**EXERCISE**.
Each line from the one containing "obj.parent = empty" through the one containing "for corner in" must be echoed exactly, endpoints included, and every other line omitted.

## BEGIN PROVIDED MATERIAL

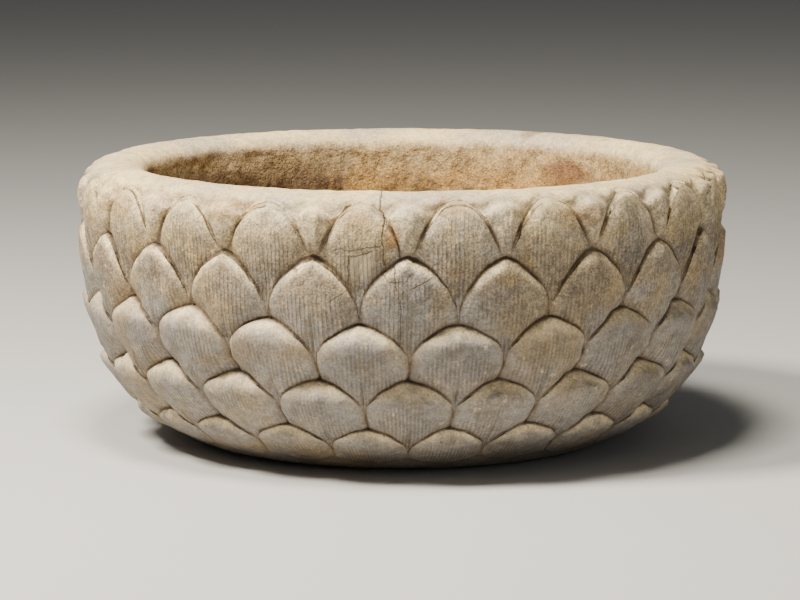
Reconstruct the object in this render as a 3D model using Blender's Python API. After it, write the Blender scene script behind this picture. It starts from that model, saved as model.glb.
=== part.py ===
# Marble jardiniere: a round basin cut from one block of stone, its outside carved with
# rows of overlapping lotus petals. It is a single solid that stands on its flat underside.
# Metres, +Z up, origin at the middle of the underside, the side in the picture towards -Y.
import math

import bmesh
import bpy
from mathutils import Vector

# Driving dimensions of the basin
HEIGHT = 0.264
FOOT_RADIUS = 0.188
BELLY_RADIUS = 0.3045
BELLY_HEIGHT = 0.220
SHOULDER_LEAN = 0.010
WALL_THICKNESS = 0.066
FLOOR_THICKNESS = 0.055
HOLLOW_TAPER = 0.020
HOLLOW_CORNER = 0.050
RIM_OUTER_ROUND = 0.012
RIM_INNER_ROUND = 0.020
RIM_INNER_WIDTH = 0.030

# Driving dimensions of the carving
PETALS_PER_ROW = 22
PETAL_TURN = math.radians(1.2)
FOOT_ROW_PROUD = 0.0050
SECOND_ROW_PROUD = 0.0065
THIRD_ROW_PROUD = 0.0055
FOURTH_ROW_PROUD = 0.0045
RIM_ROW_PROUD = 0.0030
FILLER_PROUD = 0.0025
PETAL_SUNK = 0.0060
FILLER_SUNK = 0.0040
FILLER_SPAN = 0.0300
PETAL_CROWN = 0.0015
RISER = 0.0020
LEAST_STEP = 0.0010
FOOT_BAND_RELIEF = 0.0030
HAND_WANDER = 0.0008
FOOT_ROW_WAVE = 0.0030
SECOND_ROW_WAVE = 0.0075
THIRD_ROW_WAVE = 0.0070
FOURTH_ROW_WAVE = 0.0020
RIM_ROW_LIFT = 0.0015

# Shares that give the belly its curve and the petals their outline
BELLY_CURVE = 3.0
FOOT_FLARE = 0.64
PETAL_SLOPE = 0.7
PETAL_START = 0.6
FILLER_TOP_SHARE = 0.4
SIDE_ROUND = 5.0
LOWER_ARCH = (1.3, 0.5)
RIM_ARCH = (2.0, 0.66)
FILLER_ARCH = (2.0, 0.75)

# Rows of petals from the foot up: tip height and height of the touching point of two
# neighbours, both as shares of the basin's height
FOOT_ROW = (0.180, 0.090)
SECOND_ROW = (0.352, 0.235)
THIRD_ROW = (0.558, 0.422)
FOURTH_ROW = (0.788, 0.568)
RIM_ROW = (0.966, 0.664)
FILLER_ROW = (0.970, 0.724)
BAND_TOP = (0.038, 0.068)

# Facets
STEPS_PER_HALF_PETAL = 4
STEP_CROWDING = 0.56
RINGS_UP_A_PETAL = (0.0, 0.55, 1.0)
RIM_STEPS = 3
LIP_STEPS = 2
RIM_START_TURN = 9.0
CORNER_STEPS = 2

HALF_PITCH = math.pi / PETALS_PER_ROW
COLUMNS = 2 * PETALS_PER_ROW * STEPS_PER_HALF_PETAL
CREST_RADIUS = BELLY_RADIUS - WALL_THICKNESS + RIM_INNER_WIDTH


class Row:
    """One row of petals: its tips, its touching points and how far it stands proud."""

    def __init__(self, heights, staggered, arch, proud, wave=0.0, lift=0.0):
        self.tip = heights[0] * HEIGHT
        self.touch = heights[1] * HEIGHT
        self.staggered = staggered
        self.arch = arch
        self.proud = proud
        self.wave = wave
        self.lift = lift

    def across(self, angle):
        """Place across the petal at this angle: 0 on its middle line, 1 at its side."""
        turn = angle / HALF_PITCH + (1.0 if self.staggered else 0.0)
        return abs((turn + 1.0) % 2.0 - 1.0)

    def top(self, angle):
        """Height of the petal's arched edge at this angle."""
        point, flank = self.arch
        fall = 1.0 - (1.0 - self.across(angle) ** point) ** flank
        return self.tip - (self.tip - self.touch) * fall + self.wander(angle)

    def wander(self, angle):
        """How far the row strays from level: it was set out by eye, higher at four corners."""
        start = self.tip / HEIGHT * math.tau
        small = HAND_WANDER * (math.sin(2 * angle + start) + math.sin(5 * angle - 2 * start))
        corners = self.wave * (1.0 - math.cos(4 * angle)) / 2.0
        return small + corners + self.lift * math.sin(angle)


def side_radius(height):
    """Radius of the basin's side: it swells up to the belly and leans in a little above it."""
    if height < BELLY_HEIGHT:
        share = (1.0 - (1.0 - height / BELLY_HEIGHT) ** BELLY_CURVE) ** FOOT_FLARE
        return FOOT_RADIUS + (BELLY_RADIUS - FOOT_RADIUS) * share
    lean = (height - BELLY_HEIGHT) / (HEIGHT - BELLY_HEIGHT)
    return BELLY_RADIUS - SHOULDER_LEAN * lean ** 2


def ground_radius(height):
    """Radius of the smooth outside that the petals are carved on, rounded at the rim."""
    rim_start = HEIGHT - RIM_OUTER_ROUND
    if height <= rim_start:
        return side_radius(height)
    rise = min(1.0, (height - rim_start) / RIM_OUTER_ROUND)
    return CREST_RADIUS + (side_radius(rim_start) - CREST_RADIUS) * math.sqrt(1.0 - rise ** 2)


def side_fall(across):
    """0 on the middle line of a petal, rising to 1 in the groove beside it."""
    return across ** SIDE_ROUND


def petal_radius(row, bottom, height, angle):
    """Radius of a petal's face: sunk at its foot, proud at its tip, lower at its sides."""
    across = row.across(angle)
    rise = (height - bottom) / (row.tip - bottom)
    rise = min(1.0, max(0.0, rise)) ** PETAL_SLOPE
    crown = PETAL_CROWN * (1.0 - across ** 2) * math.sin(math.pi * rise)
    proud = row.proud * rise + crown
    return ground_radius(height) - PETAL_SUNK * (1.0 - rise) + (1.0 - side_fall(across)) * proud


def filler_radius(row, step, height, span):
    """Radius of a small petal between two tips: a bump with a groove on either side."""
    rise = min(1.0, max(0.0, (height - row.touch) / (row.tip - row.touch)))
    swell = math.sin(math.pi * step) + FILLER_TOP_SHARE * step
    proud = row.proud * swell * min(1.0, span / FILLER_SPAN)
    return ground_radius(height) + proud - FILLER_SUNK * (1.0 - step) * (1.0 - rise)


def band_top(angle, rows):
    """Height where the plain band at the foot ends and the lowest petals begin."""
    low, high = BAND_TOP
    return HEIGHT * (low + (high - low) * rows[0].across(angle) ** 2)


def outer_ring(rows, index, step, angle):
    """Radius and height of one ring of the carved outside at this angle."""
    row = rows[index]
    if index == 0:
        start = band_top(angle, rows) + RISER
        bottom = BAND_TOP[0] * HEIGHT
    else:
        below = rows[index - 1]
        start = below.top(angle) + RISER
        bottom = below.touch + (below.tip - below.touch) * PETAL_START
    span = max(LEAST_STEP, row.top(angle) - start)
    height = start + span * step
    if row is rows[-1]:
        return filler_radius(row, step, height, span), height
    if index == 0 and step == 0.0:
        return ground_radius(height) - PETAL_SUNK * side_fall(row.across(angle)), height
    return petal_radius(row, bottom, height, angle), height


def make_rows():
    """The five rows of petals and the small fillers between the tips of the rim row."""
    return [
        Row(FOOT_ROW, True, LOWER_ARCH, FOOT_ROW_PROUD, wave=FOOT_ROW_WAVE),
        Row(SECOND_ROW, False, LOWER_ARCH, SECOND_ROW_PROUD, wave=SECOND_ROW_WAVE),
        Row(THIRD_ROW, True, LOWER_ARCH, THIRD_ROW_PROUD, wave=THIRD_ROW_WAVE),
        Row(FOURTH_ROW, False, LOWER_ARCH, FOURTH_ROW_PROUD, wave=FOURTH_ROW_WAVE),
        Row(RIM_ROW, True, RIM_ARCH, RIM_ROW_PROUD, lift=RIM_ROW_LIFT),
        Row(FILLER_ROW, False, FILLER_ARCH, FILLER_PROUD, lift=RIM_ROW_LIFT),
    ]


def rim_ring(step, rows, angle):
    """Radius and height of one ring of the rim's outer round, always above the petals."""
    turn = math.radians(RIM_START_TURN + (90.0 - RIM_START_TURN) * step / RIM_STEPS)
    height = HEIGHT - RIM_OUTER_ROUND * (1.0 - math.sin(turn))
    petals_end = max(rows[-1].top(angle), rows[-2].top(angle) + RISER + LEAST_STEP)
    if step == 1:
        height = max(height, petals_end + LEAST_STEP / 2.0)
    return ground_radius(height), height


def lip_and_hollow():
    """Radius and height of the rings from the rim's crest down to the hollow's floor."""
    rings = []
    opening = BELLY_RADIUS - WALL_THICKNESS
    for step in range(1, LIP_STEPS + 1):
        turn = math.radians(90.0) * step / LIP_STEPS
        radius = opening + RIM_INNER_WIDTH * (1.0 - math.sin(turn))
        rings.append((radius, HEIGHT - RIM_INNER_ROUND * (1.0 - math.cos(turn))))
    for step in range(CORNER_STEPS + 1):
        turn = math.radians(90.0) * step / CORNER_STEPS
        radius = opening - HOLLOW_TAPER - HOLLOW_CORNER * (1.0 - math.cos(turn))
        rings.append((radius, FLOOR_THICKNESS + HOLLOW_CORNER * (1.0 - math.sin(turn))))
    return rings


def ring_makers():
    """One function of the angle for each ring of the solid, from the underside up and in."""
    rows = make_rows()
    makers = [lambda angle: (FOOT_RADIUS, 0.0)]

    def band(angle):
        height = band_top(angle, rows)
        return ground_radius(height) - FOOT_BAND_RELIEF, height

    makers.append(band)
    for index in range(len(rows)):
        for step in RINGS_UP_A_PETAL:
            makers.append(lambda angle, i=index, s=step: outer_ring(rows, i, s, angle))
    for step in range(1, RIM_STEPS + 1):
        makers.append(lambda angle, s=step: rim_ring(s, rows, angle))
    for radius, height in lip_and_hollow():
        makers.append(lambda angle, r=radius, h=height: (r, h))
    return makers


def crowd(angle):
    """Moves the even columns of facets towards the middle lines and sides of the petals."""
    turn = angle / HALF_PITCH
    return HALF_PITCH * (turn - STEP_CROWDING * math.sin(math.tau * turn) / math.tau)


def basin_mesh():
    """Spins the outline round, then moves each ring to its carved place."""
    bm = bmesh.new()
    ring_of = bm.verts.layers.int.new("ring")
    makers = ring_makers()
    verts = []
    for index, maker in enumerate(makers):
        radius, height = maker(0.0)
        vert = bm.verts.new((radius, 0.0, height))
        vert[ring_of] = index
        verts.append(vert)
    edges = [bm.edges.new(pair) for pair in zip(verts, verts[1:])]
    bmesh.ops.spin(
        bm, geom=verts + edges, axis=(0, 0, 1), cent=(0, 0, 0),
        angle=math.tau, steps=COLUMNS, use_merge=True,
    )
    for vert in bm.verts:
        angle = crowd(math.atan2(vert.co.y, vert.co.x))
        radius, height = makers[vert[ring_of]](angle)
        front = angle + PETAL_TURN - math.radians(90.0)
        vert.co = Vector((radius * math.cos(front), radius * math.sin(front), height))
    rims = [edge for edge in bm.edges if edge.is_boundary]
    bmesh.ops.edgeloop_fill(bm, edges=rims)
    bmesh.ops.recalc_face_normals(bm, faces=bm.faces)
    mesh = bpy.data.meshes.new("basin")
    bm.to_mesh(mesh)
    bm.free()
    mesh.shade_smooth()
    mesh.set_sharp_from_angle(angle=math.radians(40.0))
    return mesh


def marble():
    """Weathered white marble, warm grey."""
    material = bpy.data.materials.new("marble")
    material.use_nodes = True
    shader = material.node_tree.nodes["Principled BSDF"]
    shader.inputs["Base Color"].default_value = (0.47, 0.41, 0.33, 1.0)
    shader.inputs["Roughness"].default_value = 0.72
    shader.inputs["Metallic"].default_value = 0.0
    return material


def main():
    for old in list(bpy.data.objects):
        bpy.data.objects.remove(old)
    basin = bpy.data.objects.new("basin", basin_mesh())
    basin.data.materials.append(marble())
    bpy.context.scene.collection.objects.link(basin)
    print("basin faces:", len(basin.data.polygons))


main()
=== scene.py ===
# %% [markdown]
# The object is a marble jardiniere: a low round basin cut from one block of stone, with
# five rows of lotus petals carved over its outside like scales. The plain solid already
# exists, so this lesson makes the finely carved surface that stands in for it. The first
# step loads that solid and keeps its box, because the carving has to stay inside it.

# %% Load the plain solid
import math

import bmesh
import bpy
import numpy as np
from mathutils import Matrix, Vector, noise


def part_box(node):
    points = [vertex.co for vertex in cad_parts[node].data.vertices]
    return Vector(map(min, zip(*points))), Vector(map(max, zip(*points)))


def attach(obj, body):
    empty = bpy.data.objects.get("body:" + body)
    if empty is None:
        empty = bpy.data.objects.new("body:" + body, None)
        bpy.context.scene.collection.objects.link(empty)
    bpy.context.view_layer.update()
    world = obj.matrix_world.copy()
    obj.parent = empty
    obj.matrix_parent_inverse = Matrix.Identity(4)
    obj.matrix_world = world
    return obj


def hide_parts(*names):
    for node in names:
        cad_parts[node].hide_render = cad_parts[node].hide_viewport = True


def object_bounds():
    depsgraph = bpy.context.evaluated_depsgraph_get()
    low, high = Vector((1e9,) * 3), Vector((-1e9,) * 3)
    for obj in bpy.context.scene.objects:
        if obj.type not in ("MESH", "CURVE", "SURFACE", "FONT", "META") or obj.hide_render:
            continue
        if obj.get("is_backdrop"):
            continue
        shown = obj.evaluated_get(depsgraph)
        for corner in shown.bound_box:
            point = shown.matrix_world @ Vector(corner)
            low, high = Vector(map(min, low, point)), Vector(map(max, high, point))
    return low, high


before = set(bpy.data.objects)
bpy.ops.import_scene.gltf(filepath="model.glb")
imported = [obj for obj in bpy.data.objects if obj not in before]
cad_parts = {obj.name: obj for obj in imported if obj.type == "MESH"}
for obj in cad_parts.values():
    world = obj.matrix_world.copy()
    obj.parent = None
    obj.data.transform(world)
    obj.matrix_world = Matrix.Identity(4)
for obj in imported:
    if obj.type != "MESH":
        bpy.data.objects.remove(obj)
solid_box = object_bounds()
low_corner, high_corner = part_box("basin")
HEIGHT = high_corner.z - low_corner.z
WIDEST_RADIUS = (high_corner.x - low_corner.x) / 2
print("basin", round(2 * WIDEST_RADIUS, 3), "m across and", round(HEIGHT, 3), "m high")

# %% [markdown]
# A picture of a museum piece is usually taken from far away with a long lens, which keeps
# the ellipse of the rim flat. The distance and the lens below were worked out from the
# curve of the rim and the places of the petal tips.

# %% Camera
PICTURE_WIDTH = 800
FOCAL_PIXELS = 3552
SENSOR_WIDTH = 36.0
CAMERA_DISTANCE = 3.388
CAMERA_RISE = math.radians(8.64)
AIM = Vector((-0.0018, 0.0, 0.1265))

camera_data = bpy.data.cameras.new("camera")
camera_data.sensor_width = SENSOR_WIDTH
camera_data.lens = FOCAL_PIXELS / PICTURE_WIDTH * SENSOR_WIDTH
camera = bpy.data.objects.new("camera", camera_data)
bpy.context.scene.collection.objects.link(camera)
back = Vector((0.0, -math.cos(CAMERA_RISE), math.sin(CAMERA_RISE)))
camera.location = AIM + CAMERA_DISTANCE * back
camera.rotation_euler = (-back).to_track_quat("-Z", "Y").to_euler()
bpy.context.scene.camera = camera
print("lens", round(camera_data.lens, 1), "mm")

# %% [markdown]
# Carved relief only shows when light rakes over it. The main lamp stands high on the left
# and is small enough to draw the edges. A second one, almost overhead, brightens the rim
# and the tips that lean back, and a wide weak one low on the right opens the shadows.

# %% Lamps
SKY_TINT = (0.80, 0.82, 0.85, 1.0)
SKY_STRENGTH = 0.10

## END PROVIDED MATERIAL

**SOLUTION TO THE PROBLEM**.
    obj.parent = empty
    obj.matrix_parent_inverse = Matrix.Identity(4)
    obj.matrix_world = world
    return obj


def hide_parts(*names):
    for node in names:
        cad_parts[node].hide_render = cad_parts[node].hide_viewport = True


def object_bounds():
    depsgraph = bpy.context.evaluated_depsgraph_get()
    low, high = Vector((1e9,) * 3), Vector((-1e9,) * 3)
    for obj in bpy.context.scene.objects:
        if obj.type not in ("MESH", "CURVE", "SURFACE", "FONT", "META") or obj.hide_render:
            continue
        if obj.get("is_backdrop"):
            continue
        shown = obj.evaluated_get(depsgraph)
        for corner in shown.bound_box:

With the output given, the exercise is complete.